> _What you have to do_
Reproduce the material exactly, omitting nothing.

> _Provided material_
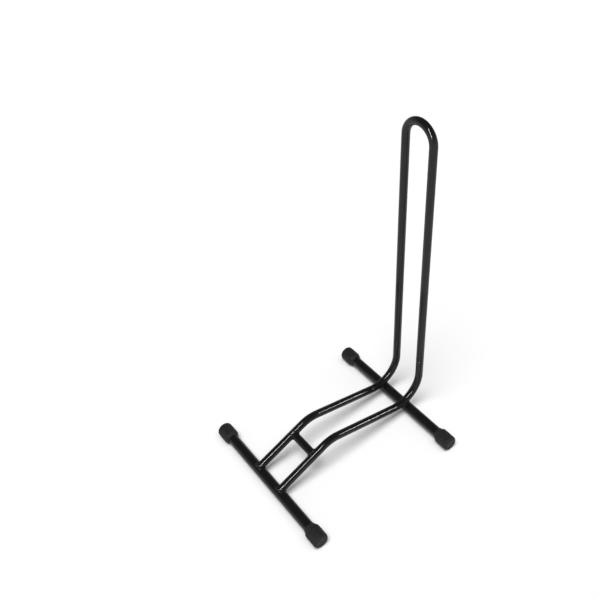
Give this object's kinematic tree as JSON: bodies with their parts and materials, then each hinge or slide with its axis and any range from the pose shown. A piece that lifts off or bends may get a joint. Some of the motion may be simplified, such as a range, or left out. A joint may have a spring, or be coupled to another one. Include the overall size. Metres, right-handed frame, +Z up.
{
  "type": "bicycle floor stand",
  "caption": "Black tubular steel floor stand that holds a bicycle wheel between two humped rails and a tall plug-on hoop, with rubber end caps.",
  "frame": {"origin": "on the floor, under the middle of the whole stand", "axes": "+X along the floor tubes to the right cap, +Y from the wheel's entry to the hoop, +Z up"},
  "size_m": [0.388, 0.4812, 0.7463],
  "materials": {
    "black_powder_coat": "semi-gloss black powder coat",
    "coated_weld": "rippled weld bead under the same black powder coat",
    "rubber": "matt dark grey moulded rubber",
    "spigot_steel": "bare drawn steel, zinc plated"
  },
  "bodies": {
    "base": {"front_floor_tube": "black_powder_coat", "rear_floor_tube": "black_powder_coat", "left_rail": "black_powder_coat", "right_rail": "black_powder_coat", "wheel_rest_bar": "black_powder_coat", "front_left_cap": "rubber", "front_right_cap": "rubber", "rear_left_cap": "rubber", "rear_right_cap": "rubber", "front_left_weld": "coated_weld", "front_right_weld": "coated_weld", "rear_left_weld": "coated_weld", "rear_right_weld": "coated_weld", "rest_bar_left_weld": "coated_weld", "rest_bar_right_weld": "coated_weld", "left_spigot": "spigot_steel", "right_spigot": "spigot_steel"},
    "upper_hoop": {"hoop": "black_powder_coat"}
  },
  "joints": [
    {"name": "hoop_lift", "type": "slide", "parent": "base", "child": "upper_hoop", "axis": [0, 0.0698, 0.9976], "range_m": [0, 0.065]}
  ]
}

> _Solution for this exercise_
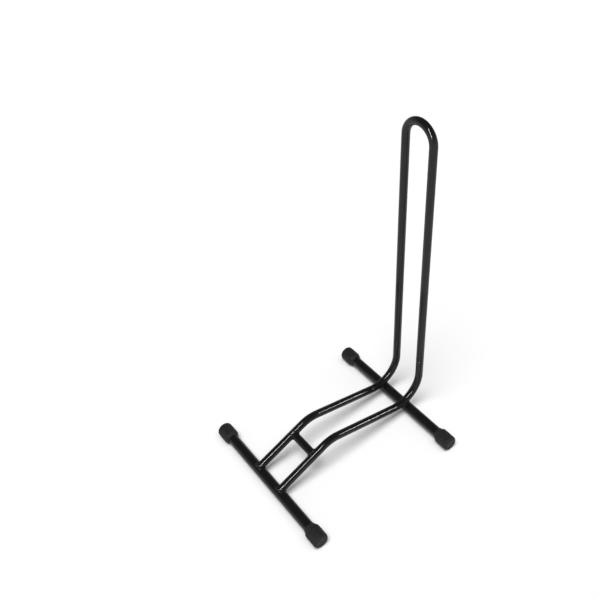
Give this object's kinematic tree as JSON: bodies with their parts and materials, then each hinge or slide with its axis and any range from the pose shown. A piece that lifts off or bends may get a joint. Some of the motion may be simplified, such as a range, or left out. A joint may have a spring, or be coupled to another one. Include the overall size. Metres, right-handed frame, +Z up.
{
  "type": "bicycle floor stand",
  "caption": "Black tubular steel floor stand that holds a bicycle wheel between two humped rails and a tall plug-on hoop, with rubber end caps.",
  "frame": {"origin": "on the floor, under the middle of the whole stand", "axes": "+X along the floor tubes to the right cap, +Y from the wheel's entry to the hoop, +Z up"},
  "size_m": [0.388, 0.4812, 0.7463],
  "materials": {
    "black_powder_coat": "semi-gloss black powder coat",
    "coated_weld": "rippled weld bead under the same black powder coat",
    "rubber": "matt dark grey moulded rubber",
    "spigot_steel": "bare drawn steel, zinc plated"
  },
  "bodies": {
    "base": {"front_floor_tube": "black_powder_coat", "rear_floor_tube": "black_powder_coat", "left_rail": "black_powder_coat", "right_rail": "black_powder_coat", "wheel_rest_bar": "black_powder_coat", "front_left_cap": "rubber", "front_right_cap": "rubber", "rear_left_cap": "rubber", "rear_right_cap": "rubber", "front_left_weld": "coated_weld", "front_right_weld": "coated_weld", "rear_left_weld": "coated_weld", "rear_right_weld": "coated_weld", "rest_bar_left_weld": "coated_weld", "rest_bar_right_weld": "coated_weld", "left_spigot": "spigot_steel", "right_spigot": "spigot_steel"},
    "upper_hoop": {"hoop": "black_powder_coat"}
  },
  "joints": [
    {"name": "hoop_lift", "type": "slide", "parent": "base", "child": "upper_hoop", "axis": [0, 0.0698, 0.9976], "range_m": [0, 0.065]}
  ]
}